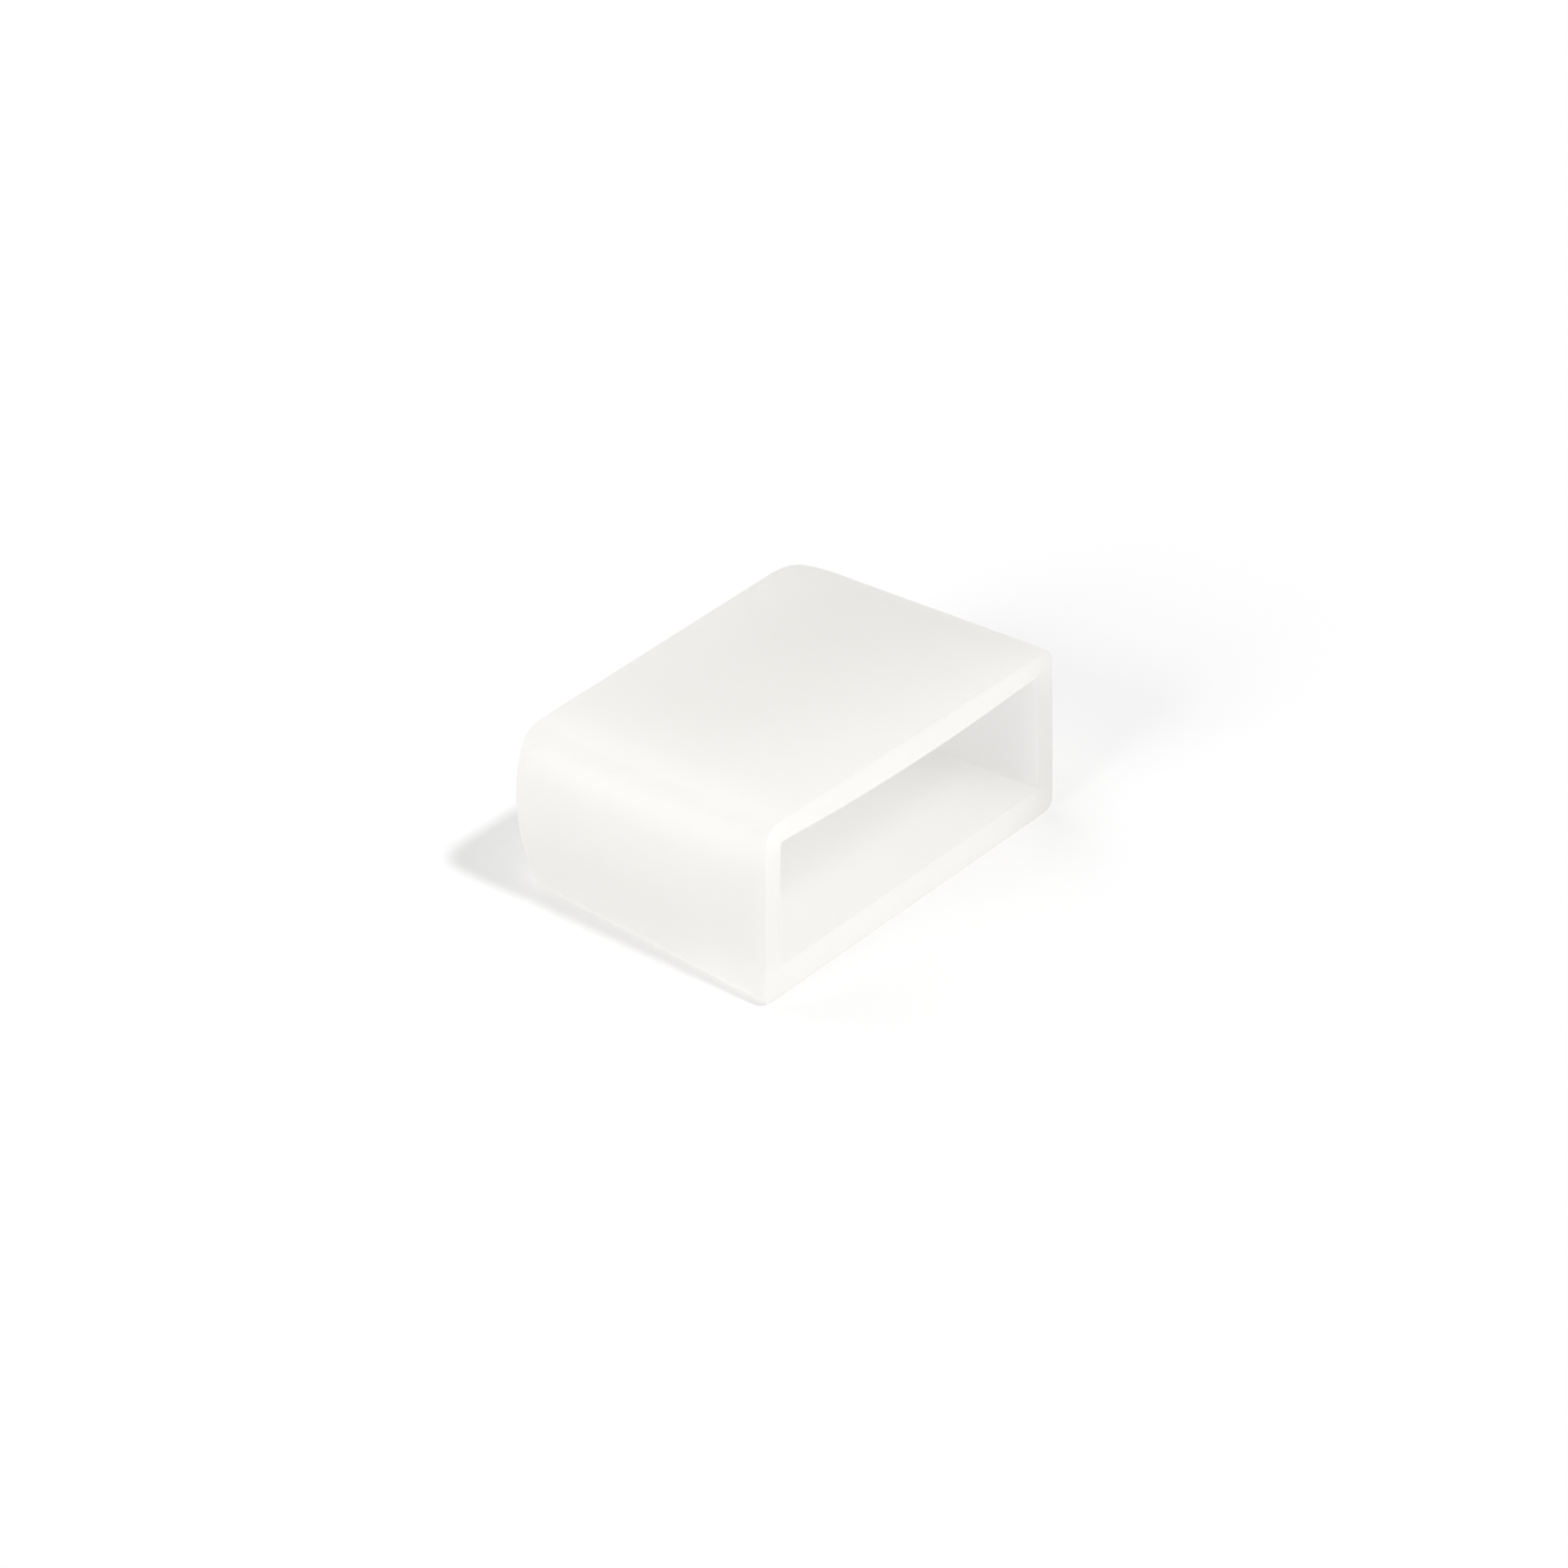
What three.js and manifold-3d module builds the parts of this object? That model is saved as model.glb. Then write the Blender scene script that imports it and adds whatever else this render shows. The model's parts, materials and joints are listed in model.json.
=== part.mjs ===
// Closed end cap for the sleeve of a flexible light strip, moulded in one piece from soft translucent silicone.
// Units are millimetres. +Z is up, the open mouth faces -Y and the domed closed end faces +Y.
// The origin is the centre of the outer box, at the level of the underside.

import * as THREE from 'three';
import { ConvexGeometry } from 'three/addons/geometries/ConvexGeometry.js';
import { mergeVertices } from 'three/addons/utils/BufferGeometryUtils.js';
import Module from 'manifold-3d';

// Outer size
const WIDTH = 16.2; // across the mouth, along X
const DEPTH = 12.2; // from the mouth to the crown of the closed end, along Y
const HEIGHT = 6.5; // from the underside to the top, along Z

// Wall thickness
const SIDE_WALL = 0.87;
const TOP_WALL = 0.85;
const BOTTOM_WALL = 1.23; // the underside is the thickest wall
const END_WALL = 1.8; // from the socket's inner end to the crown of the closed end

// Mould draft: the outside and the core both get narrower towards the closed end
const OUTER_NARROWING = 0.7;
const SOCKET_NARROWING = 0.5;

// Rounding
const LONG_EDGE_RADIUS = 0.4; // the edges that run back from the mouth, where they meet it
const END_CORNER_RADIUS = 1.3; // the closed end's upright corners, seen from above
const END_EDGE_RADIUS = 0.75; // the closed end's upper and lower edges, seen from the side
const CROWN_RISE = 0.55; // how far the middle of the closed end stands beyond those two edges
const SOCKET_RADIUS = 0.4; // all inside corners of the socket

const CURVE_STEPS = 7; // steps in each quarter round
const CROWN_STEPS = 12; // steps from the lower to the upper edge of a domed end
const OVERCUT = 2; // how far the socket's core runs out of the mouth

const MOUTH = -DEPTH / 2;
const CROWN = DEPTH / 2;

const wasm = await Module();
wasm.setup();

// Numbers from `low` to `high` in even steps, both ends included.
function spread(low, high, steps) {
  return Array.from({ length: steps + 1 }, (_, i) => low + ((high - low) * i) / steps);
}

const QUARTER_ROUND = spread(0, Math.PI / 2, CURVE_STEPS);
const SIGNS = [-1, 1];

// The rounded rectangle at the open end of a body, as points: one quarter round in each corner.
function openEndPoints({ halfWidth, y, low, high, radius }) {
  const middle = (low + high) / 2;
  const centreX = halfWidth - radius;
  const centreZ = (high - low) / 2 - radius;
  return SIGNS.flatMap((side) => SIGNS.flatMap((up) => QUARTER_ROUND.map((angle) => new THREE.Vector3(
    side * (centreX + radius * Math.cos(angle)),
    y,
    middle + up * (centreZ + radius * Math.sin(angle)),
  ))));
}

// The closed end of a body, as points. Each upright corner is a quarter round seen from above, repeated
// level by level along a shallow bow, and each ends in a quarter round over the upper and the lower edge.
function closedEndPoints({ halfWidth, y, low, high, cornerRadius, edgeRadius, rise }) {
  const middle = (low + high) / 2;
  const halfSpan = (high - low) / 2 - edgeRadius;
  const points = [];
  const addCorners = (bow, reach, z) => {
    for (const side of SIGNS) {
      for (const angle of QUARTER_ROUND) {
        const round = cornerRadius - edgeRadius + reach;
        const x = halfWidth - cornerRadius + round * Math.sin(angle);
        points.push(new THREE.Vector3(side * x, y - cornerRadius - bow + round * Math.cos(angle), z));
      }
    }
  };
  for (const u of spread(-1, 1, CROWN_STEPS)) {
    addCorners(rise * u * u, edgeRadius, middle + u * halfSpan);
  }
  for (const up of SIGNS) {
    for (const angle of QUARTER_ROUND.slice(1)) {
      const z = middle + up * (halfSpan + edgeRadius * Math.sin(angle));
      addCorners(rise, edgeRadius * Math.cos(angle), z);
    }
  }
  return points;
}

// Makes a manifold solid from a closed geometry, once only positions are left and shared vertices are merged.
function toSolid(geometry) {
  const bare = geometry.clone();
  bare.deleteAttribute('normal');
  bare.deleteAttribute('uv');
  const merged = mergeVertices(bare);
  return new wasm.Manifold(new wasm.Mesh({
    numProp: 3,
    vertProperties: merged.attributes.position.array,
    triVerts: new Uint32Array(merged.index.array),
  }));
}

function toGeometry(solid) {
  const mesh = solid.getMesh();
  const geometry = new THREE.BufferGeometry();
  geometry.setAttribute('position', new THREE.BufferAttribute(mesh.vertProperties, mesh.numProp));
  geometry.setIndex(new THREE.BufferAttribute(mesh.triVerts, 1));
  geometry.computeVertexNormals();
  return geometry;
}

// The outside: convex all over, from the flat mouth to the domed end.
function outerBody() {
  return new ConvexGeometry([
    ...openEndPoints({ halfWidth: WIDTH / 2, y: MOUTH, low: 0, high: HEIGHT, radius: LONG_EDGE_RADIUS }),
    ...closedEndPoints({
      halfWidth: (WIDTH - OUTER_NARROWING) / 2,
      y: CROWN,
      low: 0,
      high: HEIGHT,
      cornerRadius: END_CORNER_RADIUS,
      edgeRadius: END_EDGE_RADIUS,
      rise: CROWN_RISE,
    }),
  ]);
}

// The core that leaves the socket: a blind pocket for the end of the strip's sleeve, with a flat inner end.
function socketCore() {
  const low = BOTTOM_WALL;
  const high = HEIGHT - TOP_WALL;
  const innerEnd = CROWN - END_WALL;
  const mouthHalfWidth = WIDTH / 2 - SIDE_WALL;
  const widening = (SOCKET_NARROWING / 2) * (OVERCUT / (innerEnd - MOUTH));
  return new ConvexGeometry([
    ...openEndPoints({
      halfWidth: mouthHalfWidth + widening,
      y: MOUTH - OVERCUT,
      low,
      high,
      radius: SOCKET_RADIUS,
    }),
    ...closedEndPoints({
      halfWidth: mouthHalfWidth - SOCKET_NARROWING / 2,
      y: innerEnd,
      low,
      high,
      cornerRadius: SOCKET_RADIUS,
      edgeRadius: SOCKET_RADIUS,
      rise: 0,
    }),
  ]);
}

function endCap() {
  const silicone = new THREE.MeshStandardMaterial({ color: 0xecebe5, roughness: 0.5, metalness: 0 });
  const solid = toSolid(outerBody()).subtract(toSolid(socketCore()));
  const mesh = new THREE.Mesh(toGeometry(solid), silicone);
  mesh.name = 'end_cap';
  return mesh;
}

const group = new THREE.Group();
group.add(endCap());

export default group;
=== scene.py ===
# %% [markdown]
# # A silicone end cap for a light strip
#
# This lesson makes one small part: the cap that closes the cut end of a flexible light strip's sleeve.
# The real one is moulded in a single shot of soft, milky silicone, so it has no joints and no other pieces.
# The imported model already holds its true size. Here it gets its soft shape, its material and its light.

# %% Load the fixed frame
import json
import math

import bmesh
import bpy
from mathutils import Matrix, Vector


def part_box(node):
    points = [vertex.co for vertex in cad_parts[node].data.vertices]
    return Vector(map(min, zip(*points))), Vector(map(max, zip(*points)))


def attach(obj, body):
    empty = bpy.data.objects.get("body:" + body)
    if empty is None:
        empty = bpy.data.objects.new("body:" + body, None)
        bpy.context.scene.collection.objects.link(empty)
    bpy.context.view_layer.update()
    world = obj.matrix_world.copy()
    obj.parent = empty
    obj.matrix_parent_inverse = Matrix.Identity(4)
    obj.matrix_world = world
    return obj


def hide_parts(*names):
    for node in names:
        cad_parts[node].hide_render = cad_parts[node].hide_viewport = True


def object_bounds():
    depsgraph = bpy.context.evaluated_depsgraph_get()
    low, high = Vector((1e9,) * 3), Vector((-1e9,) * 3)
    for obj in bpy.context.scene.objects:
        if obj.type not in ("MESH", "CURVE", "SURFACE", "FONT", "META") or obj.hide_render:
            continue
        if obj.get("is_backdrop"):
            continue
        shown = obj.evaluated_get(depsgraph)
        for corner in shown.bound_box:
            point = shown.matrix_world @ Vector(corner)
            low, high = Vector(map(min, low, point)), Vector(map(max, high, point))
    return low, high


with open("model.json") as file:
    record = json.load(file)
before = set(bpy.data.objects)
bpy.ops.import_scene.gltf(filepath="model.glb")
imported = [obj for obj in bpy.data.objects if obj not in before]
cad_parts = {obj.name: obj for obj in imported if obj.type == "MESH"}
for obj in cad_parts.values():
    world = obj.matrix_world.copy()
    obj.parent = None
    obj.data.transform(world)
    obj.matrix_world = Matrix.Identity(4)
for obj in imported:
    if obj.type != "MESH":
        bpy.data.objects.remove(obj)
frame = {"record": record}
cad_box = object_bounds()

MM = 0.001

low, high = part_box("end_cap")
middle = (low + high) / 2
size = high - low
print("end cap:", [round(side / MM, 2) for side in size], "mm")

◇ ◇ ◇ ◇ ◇

Write out each line exactly as it appears, from the line with "const silicone = new" up to and including the line with "if empty is".

  const silicone = new THREE.MeshStandardMaterial({ color: 0xecebe5, roughness: 0.5, metalness: 0 });
  const solid = toSolid(outerBody()).subtract(toSolid(socketCore()));
  const mesh = new THREE.Mesh(toGeometry(solid), silicone);
  mesh.name = 'end_cap';
  return mesh;
}

const group = new THREE.Group();
group.add(endCap());

export default group;
=== scene.py ===
# %% [markdown]
# # A silicone end cap for a light strip
#
# This lesson makes one small part: the cap that closes the cut end of a flexible light strip's sleeve.
# The real one is moulded in a single shot of soft, milky silicone, so it has no joints and no other pieces.
# The imported model already holds its true size. Here it gets its soft shape, its material and its light.

# %% Load the fixed frame
import json
import math

import bmesh
import bpy
from mathutils import Matrix, Vector


def part_box(node):
    points = [vertex.co for vertex in cad_parts[node].data.vertices]
    return Vector(map(min, zip(*points))), Vector(map(max, zip(*points)))


def attach(obj, body):
    empty = bpy.data.objects.get("body:" + body)
    if empty is None:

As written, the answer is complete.